Agile software development requires technical excellence

tl;dr; If you want the fastest possible schedule, pay continuous attention to technical excellence.

In response to my complaint about letting deadline pressure lead to poorly designed, buggy code, one of my colleagues wrote this:

... we're doing agile. We are going to iterate and make it better.

That response gave me pause, because as far as I can tell, Agile requires focusing on technical excellence not skipping it. For instance, the Agile Manifesto has this principle:

Continuous attention to technical excellence and good design enhances agility.

An important corollary to that principle is that technical mediocrity and poor design hurt agility. Ironically, by brushing off attention to technical excellence because Agile, my colleague was breaking an Agile principle.

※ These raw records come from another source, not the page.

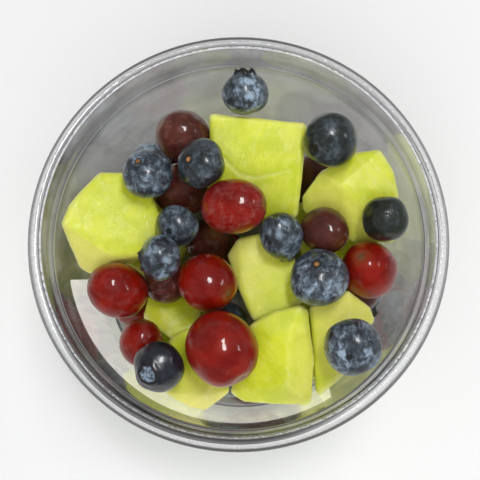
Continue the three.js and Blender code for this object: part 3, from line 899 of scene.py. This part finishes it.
def remeshed(node, voxel):
    """A copy of a solid as an even, closed mesh."""
    mesh = frame["nodes"][node].data.copy()
    piece = bpy.data.objects.new(node + "_flesh", mesh)
    bpy.context.scene.collection.objects.link(piece)
    solid = bmesh.new()
    solid.from_mesh(mesh)
    bmesh.ops.remove_doubles(solid, verts=solid.verts, dist=1e-6)
    solid.to_mesh(mesh)
    solid.free()
    piece.modifiers.new("even", "REMESH").voxel_size = voxel
    evaluated = piece.evaluated_get(bpy.context.evaluated_depsgraph_get())
    shaped = bpy.data.meshes.new_from_object(evaluated)
    piece.modifiers.clear()
    piece.data = shaped
    piece.data.name = piece.name
    bpy.data.meshes.remove(mesh)
    return piece


def distance_in_plan(points, path):
    """How far each point is from a line through the path's points, seen from above."""
    nearest = np.full(len(points), np.inf)
    for start, end in zip(np.array(path), np.array(path[1:])):
        way = end - start
        share = np.clip((points[:, :2] - start) @ way / (way @ way), 0, 1)
        gap = np.linalg.norm(points[:, :2] - start - share[:, None] * way, axis=1)
        nearest = np.minimum(nearest, gap)
    return nearest


def shape_melon(piece, seed, voxel):
    """Evens out a chunk and ripples it. Returns its points, its normals before the ripples
    and how much each point is on an edge, from 0 to 1."""
    edges = np.array([tuple(edge.vertices) for edge in piece.data.edges])
    points = eased(points_of(piece.data), edges, 3)
    set_points(piece.data, points)
    normals = normals_of(piece.data)
    inset = (mean_of_neighbours(points, edges) - points) * normals
    inset = inset.sum(1, keepdims=True)
    for _ in range(4):
        inset = mean_of_neighbours(inset, edges)
    wavy = ripples(points, 14 * MM, seed) * 0.08 * MM
    points = points + normals * wavy[:, None]
    set_points(piece.data, points)
    return points, normals, smoothstep(0.02, 0.09, -inset[:, 0] / voxel)


def make_melon(node, material, voxel, pale, deep=0.0, crease=()):
    """A chunk, paler on the side that pale tells, partly as paler flesh and partly as painted
    light, and darkened by painted shade on the other side as much as deep tells. A crease is a
    shallow line on its top, through points in millimetres."""
    seed = seed_of(node)
    rng = np.random.default_rng(seed)
    piece = remeshed(node, voxel)
    points, normals, edge = shape_melon(piece, seed, voxel)
    dress(piece, material, [node])
    direction, amount = pale
    direction = unit(direction)
    middle = points.mean(0)
    lengthwise = (points - middle) @ direction
    side = lengthwise / np.abs(lengthwise).max()
    facing = normals @ direction
    # Paler flesh and painted light on the pale side; painted shade on the other
    paint(piece, "pale", amount * smoothstep(0, 1.2, 0.7 * side + 0.7 * facing))
    paint(piece, "deep", deep * smoothstep(0.3, -0.8, side))
    folded = np.zeros(len(points))
    if crease:
        from_crease = distance_in_plan(points, np.array(crease) * MM)
        folded = np.exp(-(from_crease / (0.45 * MM)) ** 2)
        folded *= smoothstep(0.3, 0.7, normals[:, 2])
        set_points(piece.data, points - normals * 0.3 * MM * folded[:, None])
    # Painted highlight: ridges and the crease are painted paler
    paint(piece, "edge", np.maximum(0.6 * edge, 0.3 * folded))
    turn = np.linalg.qr(rng.normal(size=(3, 3)))[0]
    paint_place(piece, scattered((points - middle) @ turn, seed))


# ------------------------------------------------------------------- stage

def make_floor():
    size = 1.5
    corners = [(-size, -size, 0), (size, -size, 0), (size, size, 0), (-size, size, 0)]
    mesh = bpy.data.meshes.new("floor")
    mesh.from_pydata(corners, [], [(0, 1, 2, 3)])
    mesh.materials.append(floor_material())
    floor = bpy.data.objects.new("floor", mesh)
    bpy.context.scene.collection.objects.link(floor)


def aimed(away, distance):
    """Where a lamp or camera stands to look at the target from a direction."""
    right = Vector((0, 1, 0)).cross(away).normalized()
    turn = Matrix((right, away.cross(right), away)).transposed()
    return Matrix.Translation(CAMERA_TARGET + away * distance) @ turn.to_4x4()


def make_lamp(name, direction, distance, size, watts, mirrored=True):
    light = bpy.data.lights.new(name, "AREA")
    light.shape = "RECTANGLE"
    light.size, light.size_y = size
    light.energy = watts
    lamp = bpy.data.objects.new(name, light)
    lamp.visible_glossy = mirrored
    lamp.matrix_world = aimed(Vector(direction).normalized(), distance)
    bpy.context.scene.collection.objects.link(lamp)


def make_world():
    world = bpy.data.worlds.new("soft_room")
    bpy.context.scene.world = world
    world.use_nodes = True
    tree = world.node_tree
    tree.nodes.clear()
    height = add(tree, "SeparateXYZ", Vector=add(tree, "TexCoord").outputs["Generated"])
    level = stepped(tree, height.outputs["Z"], 0, 0.7)
    sky = blended(tree, level, (0.46, 0.46, 0.47, 1), (0.24, 0.24, 0.25, 1))
    background = add(tree, "Background", Color=sky, Strength=1.0)
    tree.links.new(background.outputs[0], add(tree, "OutputWorld").inputs["Surface"])


def make_camera():
    camera = bpy.data.objects.new("camera", bpy.data.cameras.new("camera"))
    away = Vector((
        math.sin(CAMERA_TILT) * math.sin(CAMERA_SWING),
        -math.sin(CAMERA_TILT) * math.cos(CAMERA_SWING),
        math.cos(CAMERA_TILT),
    ))
    camera.matrix_world = aimed(away, CAMERA_DISTANCE)
    camera.data.lens = CAMERA_LENS
    camera.data.sensor_width = 36
    camera.data.shift_x, camera.data.shift_y = CAMERA_SHIFT
    camera.data.clip_start = 0.01
    bpy.context.scene.collection.objects.link(camera)
    bpy.context.scene.camera = camera


# ---------------------------------------------------------------- assembly

# Where each chunk that shows is pale and how much, as paler flesh and painted light, and how much
# painted shade darkens its other side
MELON_LOOKS = {
    "melon_1": {"pale": ((-0.4, -0.8, -0.1), 0.9)},
    "melon_2": {"pale": ((0, 0.9, 0.3), 0.1), "deep": 0.6,
                "crease": ((-5, 26.3), (0.4, 21.1), (4.8, 20.2), (15.2, 22.1))},
    "melon_3": {"pale": ((-0.7, -0.5, 0.3), 0.6)},
    "melon_4": {"pale": ((-0.6, 0.7, 0.3), 0.9)},
    "melon_5": {"pale": ((0.8, -0.4, 0.2), 0.45), "deep": 0.25},
    "melon_6": {"pale": ((0.3, 0.3, 0.8), 0.7)},
    "melon_8": {"pale": ((0.1, -0.9, 0.2), 1)},
}
OTHER_MELON = {"pale": ((0.3, 0.2, -0.9), 0.6)}

# These grapes get the darker skin: partly darker grapes, partly painted shade where they lie deep
# in the heap
DARK_GRAPES = (1, 2, 3, 9, 11, 12, 13, 14, 15, 16, 18)
GRAPE_BLOOM = {
    "grape_1": 0.25,
    "grape_4": 0.35,
    "grape_7": 0.15,
    "grape_8": 0.2,
    "grape_12": 0.4,
}
OTHER_GRAPE_BLOOM = 0.06

# How each berry that shows looks. A dent has a direction from the middle and a size.
BERRY_LOOKS = {
    "blueberry_1": {"bloom": 1.5, "crown": 1.2, "green": 0.3},
    "blueberry_2": {"bloom": 0.42, "plug": 1, "green": 0.5},
    "blueberry_3": {"bloom": 1.0, "plug": 0.5, "ring": 0.6},
    "blueberry_4": {"bloom": 1.8},
    "blueberry_6": {"bloom": 0.9,
                    "dents": (((0.1, -0.5, 0.85), 1.4 * MM), ((-0.1, 0.6, 0.7), 1.2 * MM))},
    "blueberry_7": {"bloom": 1.0, "green": 0.4},
    "blueberry_8": {"bloom": 1.2, "plug": 0.8, "dents": (((-0.5, -0.1, 0.8), 1.1 * MM),)},
    "blueberry_9": {"bloom": 0.32, "green": 0.8,
                    "dents": (((-0.75, 0.1, 0.65), 1.4 * MM), ((-0.65, -0.5, 0.55), 1.3 * MM))},
    "blueberry_10": {"bloom": 0.12, "crown": 0.15, "green": 1},
    "blueberry_11": {"bloom": 1.3, "crown": 0.3},
    "blueberry_12": {"bloom": 0.05, "crown": 0.45, "well": 0.8},
}

make_camera()
make_world()
make_floor()
make_lamp("strip_lamp", (0.15, 0.2, 0.97), 1.1, (0.15, 0.4), 5)
make_lamp("side_lamp", (0.78, 0.15, 0.6), 1.1, (0.08, 0.25), 0.6)
make_lamp("soft_lamp", (-0.05, -0.55, 0.83), 1.3, (1.3, 1.3), 10.3, mirrored=False)

make_cup(clear_plastic_material())
make_label(label_material())

melon_flesh = melon_material()
red_skin = grape_material("red_grape_skin", colour(142, 22, 6), colour(116, 13, 5), 0.4)
dark_skin = grape_material("dark_grape_skin", colour(90, 44, 34), colour(70, 32, 26), 0.2)
berry_skin = blueberry_material()

for node in sorted(frame["nodes"]):
    kind, _, number = node.partition("_")
    if kind == "melon":
        voxel = FINE_VOXEL if int(number) <= SHOWN_MELONS else COARSE_VOXEL
        make_melon(node, melon_flesh, voxel, **MELON_LOOKS.get(node, OTHER_MELON))
    elif kind == "grape":
        dark = int(number) in DARK_GRAPES
        skin, slot = (dark_skin, "dark_grape") if dark else (red_skin, "red_grape")
        make_grape(node, skin, GRAPE_BLOOM.get(node, OTHER_GRAPE_BLOOM))
    elif kind == "blueberry":
        make_blueberry(node, berry_skin, **BERRY_LOOKS.get(node, {}))

bpy.context.scene.view_settings.view_transform = "Standard"
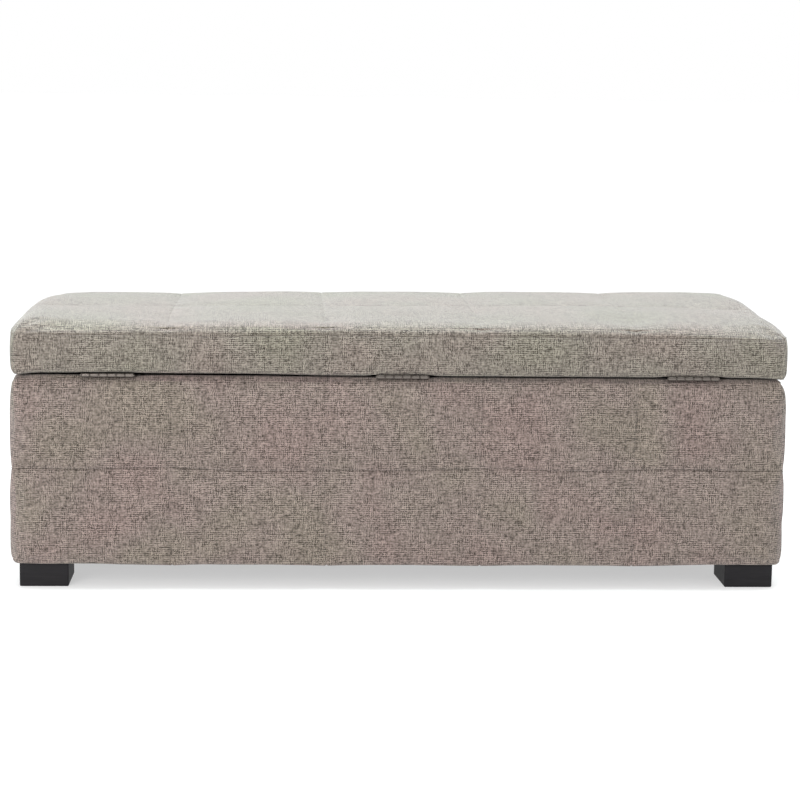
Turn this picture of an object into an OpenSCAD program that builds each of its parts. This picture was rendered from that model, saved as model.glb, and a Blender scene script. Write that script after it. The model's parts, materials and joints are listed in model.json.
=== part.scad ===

Technical excellence is arguably one of the more important Agile principles. One of the Agile Manifesto signatories is Robert C. Martin, author of Clean Code and other popular books on Agile software development. When an Agile manifesto signatory writes an entire book on clean code, the implication is that technical excellence is important.

Even if the team is not doing Agile, quality remains key to achieving rapid delivery. In his book Rapid Development, which is not about Agile, McConnel (2014, ch. 3) enumerates fourteen classic mistakes in software development process, five of which implicate lack of technical excellence:

  • Overly optimistic schedules which abbreviate "critical upstream development activities... such as design."
  • Shortchanged upstream activities which usually lead to doing "the same work downstream at anywhere from 10 to 100 times the cost."
  • Inadequate design with a "design emphasis is on expediency rather than quality."
  • Shortchanged quality assurance such as "eliminating design and code reviews..." or giving "design reviews and code reviews... short shift."
  • Code-like-hell programming which is a "fast, loose, all-as-you-go coding" approach which is sometimes presented as "entrepreneurial."

These classic mistakes make us stiff and slow whereas continuous attention to technical excellence makes us agile and fast. Our development velocity increases by doing the opposite of those classic mistakes.

  • Make a realistic schedule.
  • Attend to upstream activities.
  • Do adequate design.
  • Attend to quality assurance.
  • Do slow-and-steady coding.

Attending to technical excellence is hard, but it is doable, it is faster, and it is worth it. In addition to increasing delivery velocity, it has positive side effects such as increased team morale.

References Free, peer-reviewed reading on Agile and code quality in the Software Quality Assurance site in StackExchange.

Martin, R. C., Coplien, J. O., Wampler, K., Grenning, J. W., Schuchert, B. L., Langr, J., Ottinger, T. R., ... Feathers, M. C. (2016). Clean code: A handbook of agile software craftsmanship.

McConnell, S. (2014). Rapid development: Taming wild software schedules. Redmond (Washington: Microsoft Press.